Seething tensions between China and South Korea over fishing in the Yellow Sea escalated Tuesday with the killing of a South Korean coast guard commando by the captain of a Chinese fishing vessel in hotly disputed waters.

South Korean coast guard commandos finally subdued the captain, and seized his vessel and eight-man crew, said South Korean officials, but not until the leader of the commando team was mortally wounded and another team member was injured. The dying commando and the injured team member were flown to the port city of Incheon, approximately 100 miles to the east, in the same helicopter with the Chinese fishing boat captain.

The incident, the latest in a long series of clashes between South Korean authorities and Chinese fishermen, illustrated the rising confrontation in the fish-rich sea where North Korea has also challenged South Korean authority. South Korean analysts strongly question Chinese claims that such episodes are provoked by fishermen acting solely on their own with no support from their government.

The incident “reinforces the broader perception that the Chinese are a threat,” says Victor Cha, director of Asian Studies at Georgetown University’s School of Foreign Service. Mr. Cha predicts the incident will strengthen “the concern that Koreans have had that relations with China are not all positive” despite enormous commercial relations between the two countries.

China in recent years has claimed authority over both the Yellow Sea and the South China Sea while refusing to blame North Korea for two nasty incidents last year against South Korea. The first was the sinking of South Korean navy corvette the Cheonan in March 2010 with a loss of 46 lives, and the second was the shelling in November 2010 of Yeonpyeong Island, several miles from North Korea’s southwestern coast, in which two South Korean marines and two civilians were killed.

At the same time, South Korean commandos have been boarding Chinese vessels with rising effectiveness, imposing stiff fines that the skippers of the vessels have to pay on the spot. Already this year the South Koreans have imposed fines in 470 incidents, 100 more than last year. The killing of the commando on Monday echoed an incident more than three years ago in which a South Korean sailor was killed by the crew of a Chinese boat off of Mokpo, a South Korean port 200 miles to the south.

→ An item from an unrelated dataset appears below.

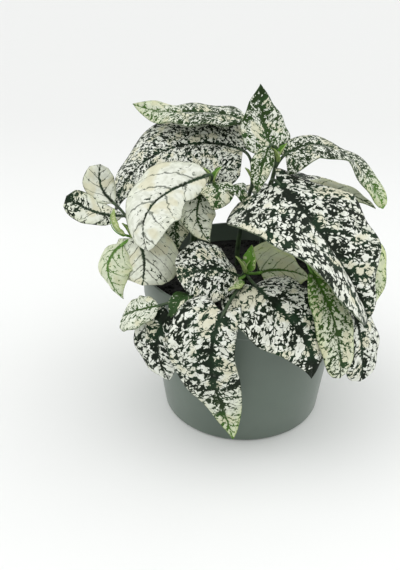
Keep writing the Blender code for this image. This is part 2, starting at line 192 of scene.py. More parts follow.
# Each shoot has its leaves and its stem's points, from the foot in the soil to the growing tip.
SHOOTS = {
    "shoot_top": dict(
        stem=[(8, 4, 60), (8, 4, 84), (10, 3, 112), (14, 0, 138)],
        leaves=[
            leaf([(13, 3, 140), (8, 10, 150), (5, 15, 171)], 27, fold=(12,), curl=-20, base=0.45,
                 skew=(-0.08,), node=0.95, white=(0.57, 0.59, 0.52, 0.3), glow=(0.25, 0.1),
                 grain=1.2),
            leaf([(18, 1, 141), (37, 9, 143), (53, 10, 134), (68, 4, 113)], 23,
                 roll=(-50, -8, 0, -25, -45), fold=(12,), curl=-25, base=0.3, tip=0.5, lobe=0.7,
                 skew=(0.5, 0.0, 0.0), node=0.95,
                 white=(0.5, 0.5, 0.5, 0.75), glow=(0.1, 0.05, 0.1, 1.0),
                 warm=(0.1, 0.1, 0.2, 1.0), grain=1.45),
            leaf([(10, -4, 146), (7, -8, 138), (5, -13, 126)], 12, fold=(20,), curl=-20, node=0.97,
                 white=(0.55,), glow=(0.2,), warm=(0.3,), grain=1.9),
            leaf([(14, -10, 131), (30, -30, 120), (43, -42, 105), (58, -44, 77)], 54,
                 roll=(-30, -14, -2, 0), fold=(-8, 14, 32, 36), curl=-25, base=0.36, tip=0.7,
                 lobe=0.42, skew=(0.62, 0.0, 0.0, 0.3), node=0.8,
                 white=(0.54, 0.56, 0.58, 0.54), grain=0.82),
            leaf([(27, 12, 121), (48, 10, 119), (64, 2, 114)], 15, roll=(-10,), fold=(12,),
                 curl=-20, node=0.7, white=(0.9, 1.0), glow=(0.15,), warm=(0.6,)),
        ],
    ),
    "shoot_back_left": dict(
        stem=[(-4, 16, 60), (-4, 16, 84), (0, 14, 110), (3, 12, 122)],
        leaves=[
            leaf([(-1, 22, 150), (-17, 28, 153), (-40, 32, 152), (-60, 32, 156)], 28,
                 roll=(8, 6, 10, 50), fold=(10,), tip=0.95, node=0.98,
                 white=(0.5, 0.5, 0.85), glow=(0.1, 0.1, 0.6), warm=(0.1, 0.1, 0.7), grain=1.4),
            leaf([(-3, 18, 137), (-24, 22, 139), (-49, 16, 133), (-67, 3, 106)], 51, roll=(34, 16),
                 base=0.4, lobe=0.35, skew=(-0.25, -0.01, -0.03, 0.0, 0.0), node=0.95,
                 white=(0.59,), grain=1.4),
        ],
    ),
    "shoot_mid_left": dict(
        stem=[(-27, 2, 60), (-28, 2, 84), (-26, 2, 103), (-17, -1, 126)],
        leaves=[
            leaf([(-19, -6, 132), (-35, -16, 128), (-46, -30, 121), (-45, -38, 106)], 33,
                 roll=(35, 10, -10), curl=-35, base=0.5, tip=0.5, skew=(0.35, 0.38, -0.1, -0.1),
                 node=0.95, white=(0.97,), warm=(0.2,)),
            leaf([(-21, -4, 124), (-24, -11, 114), (-17, -20, 103)], 21, roll=(20,), fold=(8,),
                 curl=-20, node=0.9, white=(0.8,), glow=(0.12,), warm=(0.4,), grain=1.3),
            leaf([(-30, -5, 118), (-34, -12, 108), (-33, -18, 97)], 18, fold=(10,), curl=-20,
                 node=0.8, white=(0.62,), glow=(0.1,), warm=(0.4,), grain=1.3),
            leaf([(-17, -6, 128), (-14, -12, 126), (-16, -16, 118)], 17, fold=(8,), curl=-20,
                 white=(0.6,), glow=(0.2,), warm=(0.3,), grain=1.4),
            leaf([(-11, -5, 124), (-5, -8, 127), (-1, -11, 119)], 13, fold=(8,), curl=-20,
                 white=(0.55,), glow=(0.2,), grain=1.4),
        ],
    ),
    "shoot_left": dict(
        stem=[(-32, 10, 60), (-34, 8, 84), (-45, -6, 97), (-55, -20, 104)],
        leaves=[
            leaf([(-51, -24, 106), (-48, -31, 99), (-48, -38, 88)], 36, fold=(-10,), base=0.4,
                 tip=0.42, lobe=0.5, node=0.97, heading=185, white=(0.96,), warm=(0.4,)),
            leaf([(-59, -25, 103), (-65, -30, 96), (-58, -36, 79)], 29, fold=(-10,), curl=-40,
                 heading=215, white=(0.86,), glow=(0.6,), warm=(0.6,)),
            leaf([(-60, -14, 113), (-73, -13, 114), (-88, -10, 121)], 15, roll=(35, 35, 70),
                 fold=(10,), curl=-40, tip=0.32, white=(0.7, 0.9, 0.4), warm=(0.2, 0.4)),
            leaf([(-66, -5, 116), (-73, 0, 123), (-73, 3, 133)], 18, fold=(15,), curl=-40, tip=0.45,
                 white=(0.97,), warm=(0.3,)),
            leaf([(-58, -21, 106), (-63, -24, 112), (-62, -24, 121)], 9, fold=(20,), curl=-5,
                 white=(0.6,), glow=(1.0,), warm=(1.0,)),
        ],
    ),
    "shoot_centre": dict(
        stem=[(0, -22, 60), (0, -22, 78), (0, -28, 92)],
        leaves=[
            leaf([(-3, -33, 92), (-17, -39, 98), (-31, -42, 95)], 33, roll=(24, 36, 40), fold=(4,),
                 curl=-25, base=0.5, tip=0.45, node=0.97, white=(0.57,), grain=1.3),
            leaf([(5, -36, 89), (18, -54, 85), (28, -61, 75), (32, -65, 57)], 43,
                 roll=(-4, -14, -4), fold=(0,), curl=-16, base=0.45, tip=1.0, lobe=0.5, node=0.97,
                 white=(0.58, 0.58), grain=0.85),
            leaf([(8, -23, 89), (18, -20, 89), (32, -18, 84)], 42, roll=(-20,), fold=(5,), curl=-20,
                 base=0.3, node=0.97, white=(0.97,), glow=(0.45,), warm=(0.9,)),
            leaf([(-9, -59, 86), (-13, -67, 77), (-13, -68, 59), (-3, -64, 19)], 31, fold=(6,),
                 base=0.3, tip=0.85, lobe=0.6, skew=(0.35, 0.3, -0.05, -0.4), heading=180, node=0.8,
                 white=(0.6, 0.58, 0.58, 0.66, 0.85), glow=(0.0, 0.0, 0.0, 0.1, 0.8),
                 warm=(0.0, 0.1, 0.1, 0.3, 1.0), grain=0.9),
            leaf([(2, -29, 93), (3, -29, 98), (3, -28, 106)], 9, fold=(20,), curl=-5,
                 white=(0.4,), glow=(1.0,), warm=(0.9,)),
            leaf([(-2, -34, 91), (-7, -38, 90), (-12, -43, 88)], 17, fold=(15,), curl=-5,
                 white=(0.6,), glow=(1.0,), warm=(1.0,)),
        ],
    ),
    "shoot_front_left": dict(
        stem=[(-18, -28, 60), (-18, -28, 78), (-21, -36, 89)],
        leaves=[
            leaf([(-34, -51, 80), (-39, -55, 72), (-39, -57, 62), (-34, -58, 48)], 26, base=0.5,
                 tip=0.8, lobe=0.3, heading=200, white=(0.5, 0.6, 0.8)),
            leaf([(-39, -50, 84), (-49, -50, 81), (-57, -45, 75)], 20, roll=(24,), base=0.5,
                 tip=0.35, white=(0.8, 0.72), glow=(0.25,), warm=(0.2,), grain=1.3),
            leaf([(-25, -44, 87), (-30, -50, 86), (-33, -54, 80)], 10, fold=(15,), curl=-5,
                 white=(0.35,), glow=(0.15,)),
        ],
    ),
    "shoot_right": dict(
        stem=[(34, -6, 60), (34, -6, 84), (36, -14, 100)],
        leaves=[
            leaf([(31, -36, 97), (40, -51, 84), (46, -58, 53)], 21, tip=0.5,
                 white=(0.5, 0.66, 0.72), glow=(0.8, 0.25, 0.05), warm=(0.7, 0.5), grain=1.2),
            leaf([(47, -36, 86), (55, -46, 69), (57, -50, 46)], 24, tip=0.45, node=0.9,
                 white=(0.68,)),
            leaf([(48, -4, 106), (56, -12, 99), (61, -24, 66)], 28, white=(0.7,), glow=(0.5,),
                 warm=(0.8,)),
            leaf([(30, -24, 102), (40, -36, 98), (48, -45, 87)], 16, white=(0.5,), glow=(1.0,),
                 warm=(0.9,)),
        ],
    ),
    "shoot_rear_right": dict(
        stem=[(16, 30, 60), (16, 30, 84), (20, 34, 112)],
        leaves=[
            leaf([(24, 40, 112), (34, 58, 110), (44, 76, 90)], 34, node=0.97),
            leaf([(14, 42, 105), (13, 58, 104), (12, 78, 84)], 30, node=0.9, white=(0.6,)),
            leaf([(30, 34, 106), (46, 43, 104), (56, 51, 82)], 30, node=0.97, white=(0.5,)),
            leaf([(33, 24, 95), (46, 27, 95), (57, 29, 72)], 26, node=0.7, white=(0.9,),
                 warm=(0.3,)),
            leaf([(22, 42, 94), (29, 54, 94), (36, 66, 72)], 26, node=0.7),
        ],
    ),
    "shoot_rear_left": dict(
        stem=[(-28, 30, 60), (-28, 30, 84), (-33, 34, 110)],
        leaves=[
            leaf([(-38, 42, 110), (-46, 55, 109), (-54, 68, 88)], 30, node=0.97, white=(0.55,)),
            leaf([(-32, 44, 102), (-30, 60, 101), (-30, 76, 81)], 28, node=0.9, white=(0.93,),
                 warm=(0.25,)),
            leaf([(-43, 35, 99), (-55, 38, 97), (-65, 41, 78)], 28, node=0.97),
            leaf([(-39, 34, 88), (-51, 42, 85), (-59, 50, 60)], 24, node=0.7, white=(0.6,)),
            leaf([(-28, 43, 87), (-32, 56, 86), (-37, 66, 60)], 24, node=0.6, white=(0.48,)),
        ],
    ),
}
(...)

What are China's intentions?

The greater issue is what the incident says about overall Chinese intentions in the seas on the long periphery of the Chinese mainland. China has provoked nations across Asia by disputes over remote islands.

More than a year ago, Japanese Coast Guard members arrested the crew of a Chinese trawler that deliberately rammed a Japanese vessel near the disputed Senkaku Islands, claimed by China but held by Japan, south of the main Japanese islands more than a year ago. The captain was released only after loud protests from China.

This episode is different, however, in that the Chinese are not claiming any islands in the area and are not officially saying that Chinese fishermen have the right to fish in those waters. China’s ambassador to Korea, responding to South Korea’s formal protest, promised a full investigation but asked for videotape of the incident – a request that might be hard to fulfill.

“They will try to deny everything,” says Cha, who served on the US national security council during the George W. Bush presidency.

“This is going to further influence sentiment in South Korea,” says L. Gordon Flake, director of the Mansfield Foundation in Washington. “My impression is the Chinese have been testing and pushing all along. Nationalism is now prohibiting China from pursuing a common sense diplomacy.”

Making an example

Choi Jin-wook, North Korea director at the Korea Institute of National Unification, sees the episode as a chance to make an example of the fishing boat captain accused of killing one commando and injuring another.

“The most important thing is they killed a law enforcement officer,” says Mr. Choi. “We will bring him to justice. The Chinese government should respect South Korea’s law enforcement.”

Choi believes Chinese fishing boat captains, possibly with the connivance of their government, intrude on South Korean waters in order to exploit South Korea’s long-running quarrel with North Korea over rights to the seas. "They're very greedy," he says. "They always try to take advantage of this problem.”